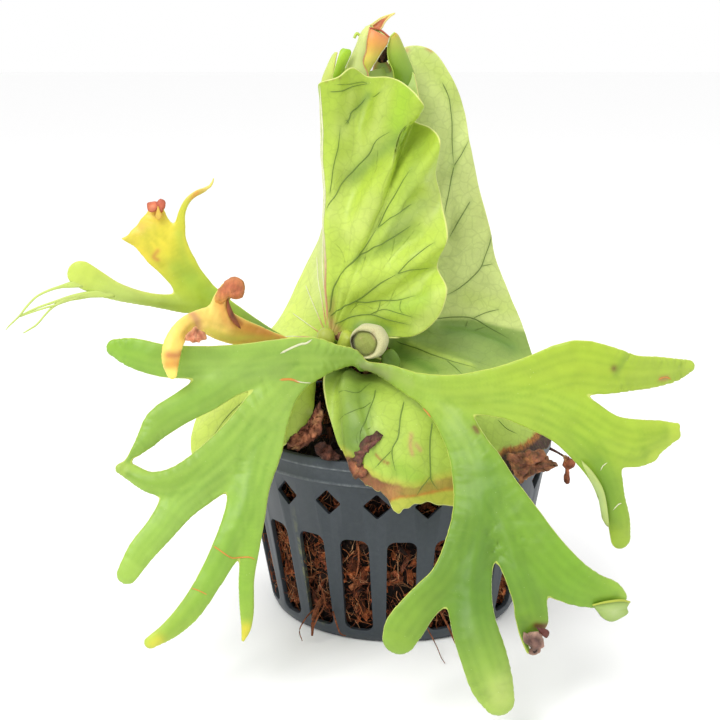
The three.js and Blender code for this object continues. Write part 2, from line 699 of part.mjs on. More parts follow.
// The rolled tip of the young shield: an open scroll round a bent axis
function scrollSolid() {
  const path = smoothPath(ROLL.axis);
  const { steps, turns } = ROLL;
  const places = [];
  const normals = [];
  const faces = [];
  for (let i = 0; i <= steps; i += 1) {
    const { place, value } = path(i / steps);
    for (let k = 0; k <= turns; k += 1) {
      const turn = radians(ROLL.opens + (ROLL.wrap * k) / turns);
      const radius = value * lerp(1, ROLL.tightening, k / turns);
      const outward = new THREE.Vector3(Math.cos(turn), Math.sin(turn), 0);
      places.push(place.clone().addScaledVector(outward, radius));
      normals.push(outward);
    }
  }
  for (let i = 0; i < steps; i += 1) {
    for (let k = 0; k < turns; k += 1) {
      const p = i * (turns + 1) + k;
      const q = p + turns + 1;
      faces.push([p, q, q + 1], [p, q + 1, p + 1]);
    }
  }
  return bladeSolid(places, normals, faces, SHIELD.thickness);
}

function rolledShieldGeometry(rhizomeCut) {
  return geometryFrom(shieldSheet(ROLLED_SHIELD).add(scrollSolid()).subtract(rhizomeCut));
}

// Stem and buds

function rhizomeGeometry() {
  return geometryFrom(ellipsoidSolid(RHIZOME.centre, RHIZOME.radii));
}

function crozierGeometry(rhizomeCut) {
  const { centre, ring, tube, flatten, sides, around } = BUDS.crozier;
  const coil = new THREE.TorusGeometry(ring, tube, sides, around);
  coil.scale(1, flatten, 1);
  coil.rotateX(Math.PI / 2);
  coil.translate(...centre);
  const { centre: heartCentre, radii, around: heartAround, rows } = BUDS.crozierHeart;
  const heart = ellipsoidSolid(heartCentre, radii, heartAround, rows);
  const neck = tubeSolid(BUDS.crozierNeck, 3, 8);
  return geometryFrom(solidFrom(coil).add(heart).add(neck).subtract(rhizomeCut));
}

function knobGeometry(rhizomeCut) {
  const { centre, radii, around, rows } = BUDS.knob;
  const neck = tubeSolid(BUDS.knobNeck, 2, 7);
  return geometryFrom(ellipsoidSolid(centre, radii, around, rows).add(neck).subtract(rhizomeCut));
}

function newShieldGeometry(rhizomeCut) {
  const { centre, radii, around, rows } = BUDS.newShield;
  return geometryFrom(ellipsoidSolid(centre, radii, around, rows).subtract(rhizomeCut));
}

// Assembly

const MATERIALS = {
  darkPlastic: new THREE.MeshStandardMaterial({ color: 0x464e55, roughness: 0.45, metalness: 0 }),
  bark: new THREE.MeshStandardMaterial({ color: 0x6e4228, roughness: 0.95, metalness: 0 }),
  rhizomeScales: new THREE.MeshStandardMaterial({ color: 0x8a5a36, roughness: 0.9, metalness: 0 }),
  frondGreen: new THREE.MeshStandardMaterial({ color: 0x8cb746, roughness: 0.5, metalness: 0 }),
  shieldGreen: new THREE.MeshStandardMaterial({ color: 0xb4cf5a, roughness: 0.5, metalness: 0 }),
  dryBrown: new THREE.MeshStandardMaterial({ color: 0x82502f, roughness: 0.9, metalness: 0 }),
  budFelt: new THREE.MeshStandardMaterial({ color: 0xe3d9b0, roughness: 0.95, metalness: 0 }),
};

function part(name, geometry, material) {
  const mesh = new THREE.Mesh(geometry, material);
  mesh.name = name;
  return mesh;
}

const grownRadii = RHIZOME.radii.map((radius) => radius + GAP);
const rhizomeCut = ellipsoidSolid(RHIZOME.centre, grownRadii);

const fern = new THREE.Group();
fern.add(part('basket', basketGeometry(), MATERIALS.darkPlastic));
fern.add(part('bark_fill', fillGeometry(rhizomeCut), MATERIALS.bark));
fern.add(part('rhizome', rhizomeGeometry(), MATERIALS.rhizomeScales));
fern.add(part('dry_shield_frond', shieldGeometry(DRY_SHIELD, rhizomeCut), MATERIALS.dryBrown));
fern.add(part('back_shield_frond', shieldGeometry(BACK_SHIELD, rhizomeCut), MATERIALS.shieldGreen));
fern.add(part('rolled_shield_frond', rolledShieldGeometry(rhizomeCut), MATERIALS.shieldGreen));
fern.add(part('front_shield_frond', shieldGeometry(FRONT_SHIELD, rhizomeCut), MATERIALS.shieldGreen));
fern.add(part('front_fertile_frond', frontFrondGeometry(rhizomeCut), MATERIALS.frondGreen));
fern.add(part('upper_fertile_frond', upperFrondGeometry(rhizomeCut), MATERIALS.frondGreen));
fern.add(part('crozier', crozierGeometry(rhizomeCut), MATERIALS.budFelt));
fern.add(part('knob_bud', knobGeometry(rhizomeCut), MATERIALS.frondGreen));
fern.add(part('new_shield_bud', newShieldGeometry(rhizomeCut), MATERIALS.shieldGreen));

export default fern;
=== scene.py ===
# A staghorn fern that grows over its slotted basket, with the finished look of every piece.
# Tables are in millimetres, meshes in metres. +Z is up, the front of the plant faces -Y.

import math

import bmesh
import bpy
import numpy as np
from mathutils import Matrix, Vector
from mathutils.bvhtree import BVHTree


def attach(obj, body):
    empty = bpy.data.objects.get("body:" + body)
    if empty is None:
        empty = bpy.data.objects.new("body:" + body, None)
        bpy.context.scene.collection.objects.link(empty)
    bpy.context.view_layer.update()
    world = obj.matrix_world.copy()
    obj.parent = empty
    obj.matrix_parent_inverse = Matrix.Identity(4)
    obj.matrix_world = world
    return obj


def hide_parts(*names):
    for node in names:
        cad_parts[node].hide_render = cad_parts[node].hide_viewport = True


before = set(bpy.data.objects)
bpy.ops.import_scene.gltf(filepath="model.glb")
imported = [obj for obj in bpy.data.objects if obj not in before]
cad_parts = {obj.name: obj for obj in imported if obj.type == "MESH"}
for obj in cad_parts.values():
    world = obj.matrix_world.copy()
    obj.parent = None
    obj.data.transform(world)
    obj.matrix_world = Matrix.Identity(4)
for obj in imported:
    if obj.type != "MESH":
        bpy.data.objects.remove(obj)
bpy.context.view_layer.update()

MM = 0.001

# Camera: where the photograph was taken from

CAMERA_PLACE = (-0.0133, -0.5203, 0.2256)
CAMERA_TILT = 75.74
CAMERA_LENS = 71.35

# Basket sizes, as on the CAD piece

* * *

**Work required:** The line with "const grownRadii = RHIZOME.radii.map((radius)" marks the start and the line with "in imported if" marks the end; transcribe every line in that stretch, unchanged.

**Answer to the problem:**
const grownRadii = RHIZOME.radii.map((radius) => radius + GAP);
const rhizomeCut = ellipsoidSolid(RHIZOME.centre, grownRadii);

const fern = new THREE.Group();
fern.add(part('basket', basketGeometry(), MATERIALS.darkPlastic));
fern.add(part('bark_fill', fillGeometry(rhizomeCut), MATERIALS.bark));
fern.add(part('rhizome', rhizomeGeometry(), MATERIALS.rhizomeScales));
fern.add(part('dry_shield_frond', shieldGeometry(DRY_SHIELD, rhizomeCut), MATERIALS.dryBrown));
fern.add(part('back_shield_frond', shieldGeometry(BACK_SHIELD, rhizomeCut), MATERIALS.shieldGreen));
fern.add(part('rolled_shield_frond', rolledShieldGeometry(rhizomeCut), MATERIALS.shieldGreen));
fern.add(part('front_shield_frond', shieldGeometry(FRONT_SHIELD, rhizomeCut), MATERIALS.shieldGreen));
fern.add(part('front_fertile_frond', frontFrondGeometry(rhizomeCut), MATERIALS.frondGreen));
fern.add(part('upper_fertile_frond', upperFrondGeometry(rhizomeCut), MATERIALS.frondGreen));
fern.add(part('crozier', crozierGeometry(rhizomeCut), MATERIALS.budFelt));
fern.add(part('knob_bud', knobGeometry(rhizomeCut), MATERIALS.frondGreen));
fern.add(part('new_shield_bud', newShieldGeometry(rhizomeCut), MATERIALS.shieldGreen));

export default fern;
=== scene.py ===
# A staghorn fern that grows over its slotted basket, with the finished look of every piece.
# Tables are in millimetres, meshes in metres. +Z is up, the front of the plant faces -Y.

import math

import bmesh
import bpy
import numpy as np
from mathutils import Matrix, Vector
from mathutils.bvhtree import BVHTree


def attach(obj, body):
    empty = bpy.data.objects.get("body:" + body)
    if empty is None:
        empty = bpy.data.objects.new("body:" + body, None)
        bpy.context.scene.collection.objects.link(empty)
    bpy.context.view_layer.update()
    world = obj.matrix_world.copy()
    obj.parent = empty
    obj.matrix_parent_inverse = Matrix.Identity(4)
    obj.matrix_world = world
    return obj


def hide_parts(*names):
    for node in names:
        cad_parts[node].hide_render = cad_parts[node].hide_viewport = True


before = set(bpy.data.objects)
bpy.ops.import_scene.gltf(filepath="model.glb")
imported = [obj for obj in bpy.data.objects if obj not in before]
cad_parts = {obj.name: obj for obj in imported if obj.type == "MESH"}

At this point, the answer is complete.